Power of Gentleness reminded me of Sianne Ngai's Our Aesthetic Categories. The history of aesthetics largely involves philosophers wrestling with what "beauty" is, or "the sublime," but Ngai upended things and started new conversations by trying to understand the "cute," the "interesting," the "zany." Similarly, while many philosophers have thought about power and duty and necessity, Dufourmantelle started a new conversation by taking up "gentleness." Or douceur--her translators point out in a prefatory note that the French word covers a different semantic landscape than the English word does, as douceur can refer to sweetness and softness as well as mildness or tenderness.

The book is in thirty-six chapters, short essays of two or three pages--the whole book is scarcely over a hundred pages in the Fordham University press edition--all working through the apparent paradox of the title. We tend to associate power with force, but refraining from force also makes things happen. Dufourmantelle makes some unsurprising points along these lines--for instance, about Tolstoy and Gandhi--but also some very surprising ones--for instance, about animals: "So close to animality that it sometimes merges with it, gentleness is experienced to the point of making possible the hypothesis of an instinct that it would call its own." A strange idea--nature, red in  tooth and claw, has a gentleness instinct? But we do see animals being gentle with each other, and where does that come from? Not from having taken an ethics course.
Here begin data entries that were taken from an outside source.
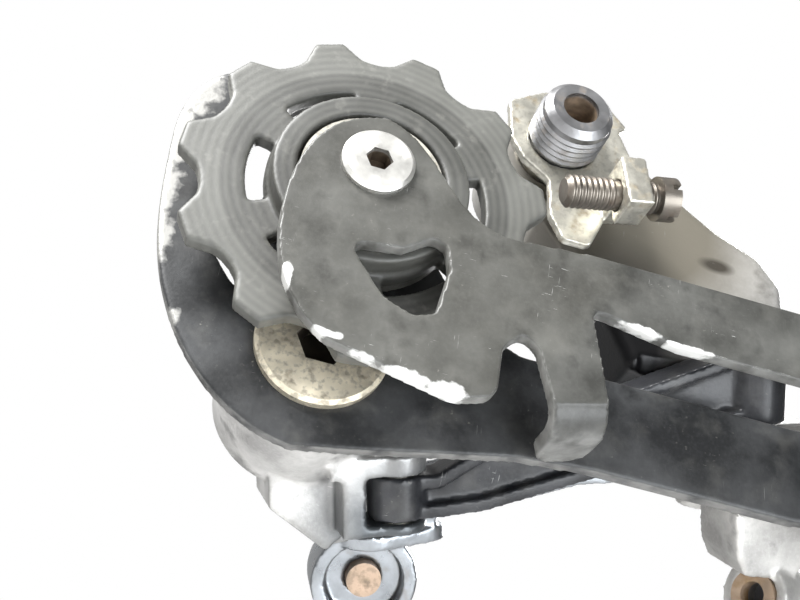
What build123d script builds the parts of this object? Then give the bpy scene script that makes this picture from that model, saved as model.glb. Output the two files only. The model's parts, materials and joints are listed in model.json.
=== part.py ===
from build123d import *
import os
from math import cos, sin, radians, pi

# Rear bicycle derailleur, long cage, seen as mounted on the right of a bicycle.
# +X is forward, +Y is inboard (towards the wheel), +Z is up.
# The origin is on the hanger bolt's axis, at the face that meets the frame's hanger.
# The rest pose is the relaxed one: links fully outboard, cage swung back on its stop.

# --- driving dimensions, mm ---
CHAIN_PITCH = 12.7
TEETH = 11
PLATE_T = 2.0               # cage plates
GUIDE = (26.2, -21.7)       # guide pulley axis, in x and z
P_AXIS = (27.0, -41.7)      # cage pivot axis
TENSION = (-64.8, -38.7)    # tension pulley axis
CHAIN_Y = 3.6               # middle plane of both pulleys
OUTER_Y = -3.6              # outboard face of the outer cage plate
INNER_Y = 8.2               # outboard face of the inner cage plate

HANGER_THREAD_R = 5.0       # M10 hanger bolt
HANGER_THREAD_L = 7.2
SHANK_R = 4.0
RUN = 0.05                  # radial running clearance of pivots
SKIN = 0.02                 # radial clearance of parts that are clamped together

SLANT = radians(36.87)      # pivot pins lean inboard from vertical
PITCH_DOWN = radians(20)    # links run down towards the front
REST_SWING = radians(-8)    # links point a little outboard at rest
LINK_L = 50.0
P_INNER = Vector(10.9, -20.5, -54.2)    # middle of the inner link's front pin
OUTER_B = -12.0             # outer pins lie this far outboard of the inner ones
INNER_EYES = ((12.0, 23.0), (1.2, 7.0))         # levels of the rear and front eyes
OUTER_EYES = ((-0.5, 8.0), (-3.9, 1.0))         # along the pins, for each link
EYE_R = 3.9                 # link eyes
PIN_R = 2.25

KNUCKLE_Y = -4.0            # inboard face of both knuckle barrels
B_BARREL_R = 8.5
B_BARREL_L = 13.0
P_BARREL_R = 11.5
P_BARREL_L = 17.5

CABLE_BOSS = Vector(-42.0, -23.5, -50.8)       # where the bare cable leaves the B knuckle
CABLE_DIR = Vector(0.88, 0.43, -0.2).normalized()

os.makedirs("parts", exist_ok=True)

# --- frames and small helpers ---
LINK_X = Vector(cos(PITCH_DOWN), 0, -sin(PITCH_DOWN))
PIN_DIR = Vector(cos(SLANT) * sin(PITCH_DOWN), sin(SLANT), cos(SLANT) * cos(PITCH_DOWN))
P_FRAME = Plane(origin=P_INNER, x_dir=LINK_X, z_dir=PIN_DIR)
LINK_END = Vector(LINK_L * cos(REST_SWING), LINK_L * sin(REST_SWING), 0)
B_FRAME = Plane(origin=P_FRAME.from_local_coords(-LINK_END), x_dir=LINK_X, z_dir=PIN_DIR)
CABLE_FRAME = Plane(origin=CABLE_BOSS, z_dir=CABLE_DIR)


def xz(y):
    """A sketch plane at height y whose own axes are the part's x and z, extruding outboard."""
    return Plane(origin=(0, y, 0), x_dir=(1, 0, 0), z_dir=(0, -1, 0))


def slab(face, y_high, thickness):
    """Extrude a flat x-z face from y_high outboard."""
    return extrude(xz(y_high) * face, thickness)


def disc(centre, y_high, length, radius, bore=0.0):
    """A cylinder or tube along y."""
    face = Circle(radius) - Circle(bore) if bore else Circle(radius)
    return slab(Pos(centre[0], centre[1]) * face, y_high, length)


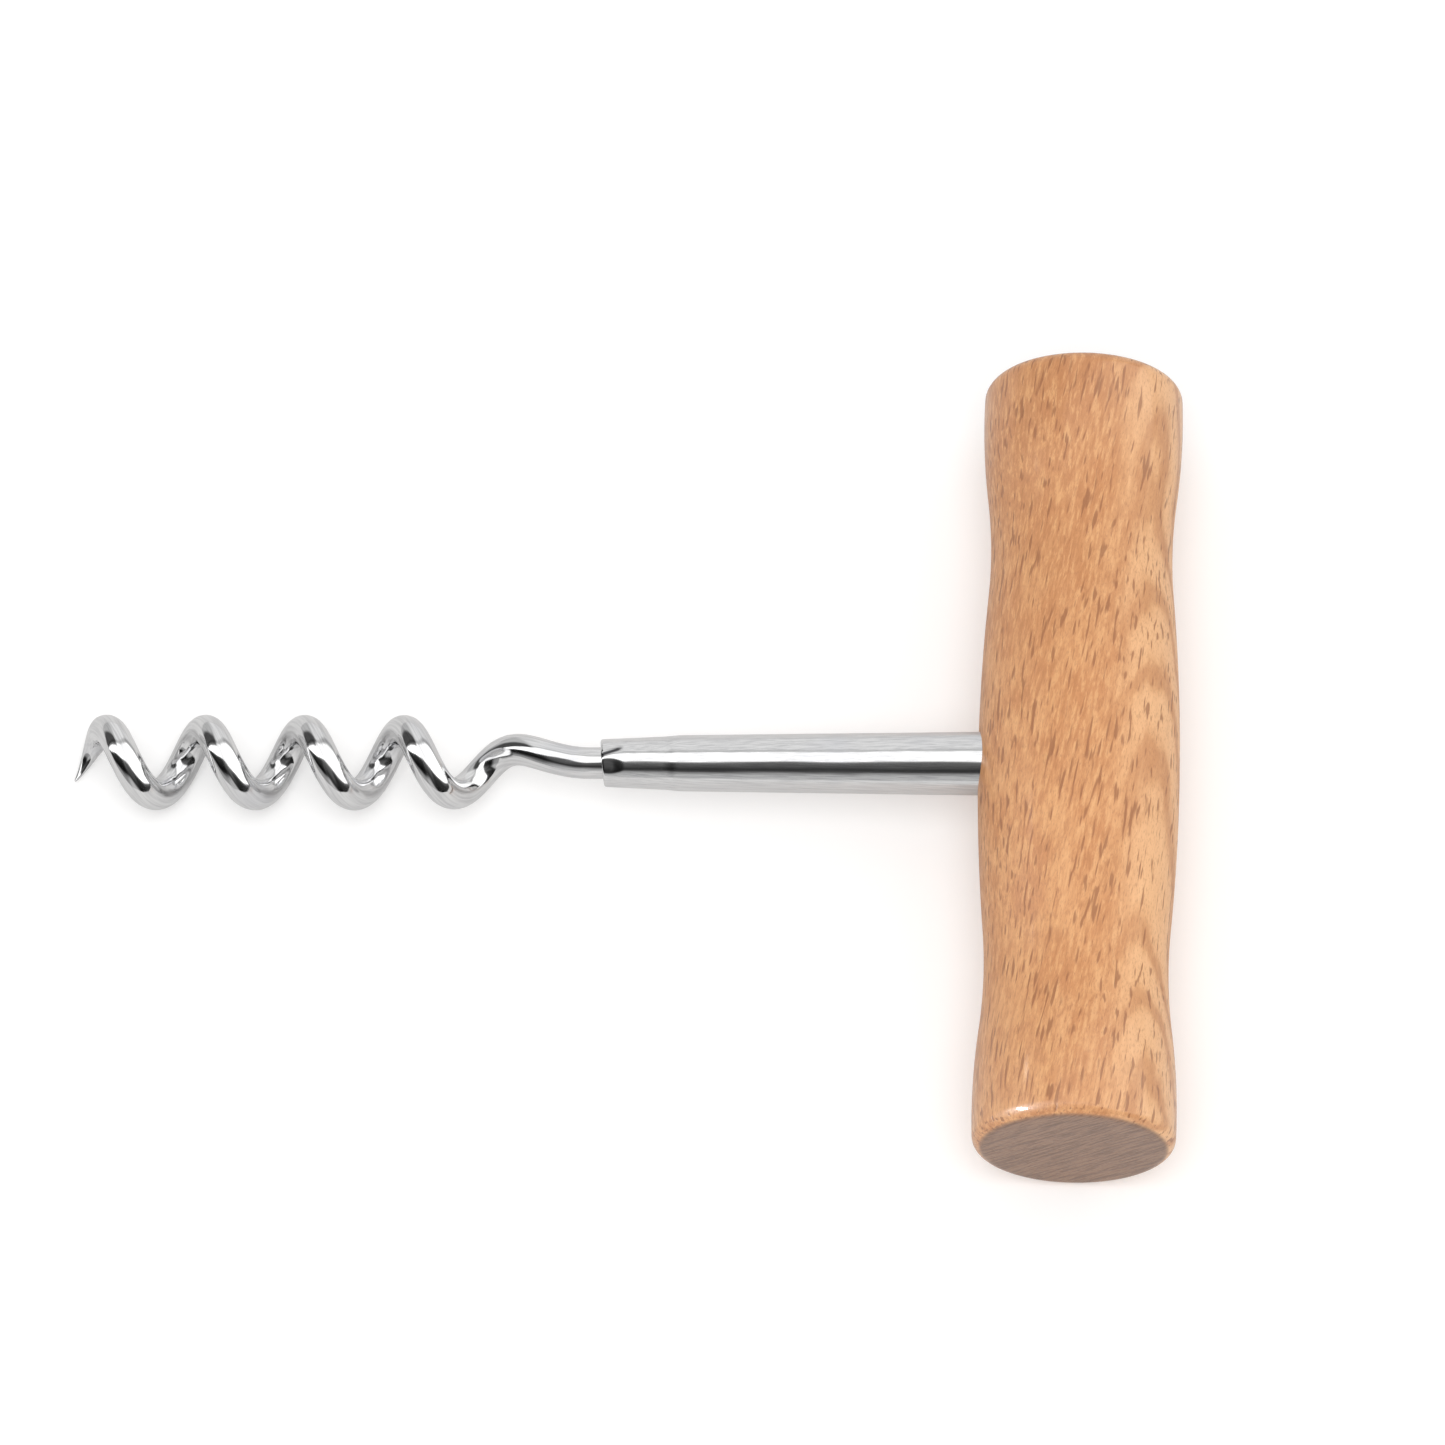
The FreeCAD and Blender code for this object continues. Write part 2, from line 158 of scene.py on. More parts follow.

Dufourmantelle offers some important caveats. Gentleness ought not to be confused with "mawkishness," and we should keep in mind that it can be "bastardized into silliness." She notes that "gentleness does not belong only to the good." But we need what it makes possible, as she particularly emphasizes in the section "Justice and Forgiveness" and the final section, "A Gentle Revolution."

I was especially struck by this, in the section titled "Childhood":

We would not survive childhood without gentleness because everything about childhood is so exposed, hyperacute, in a way violent and raw, that gentleness is its absolute prerequisite.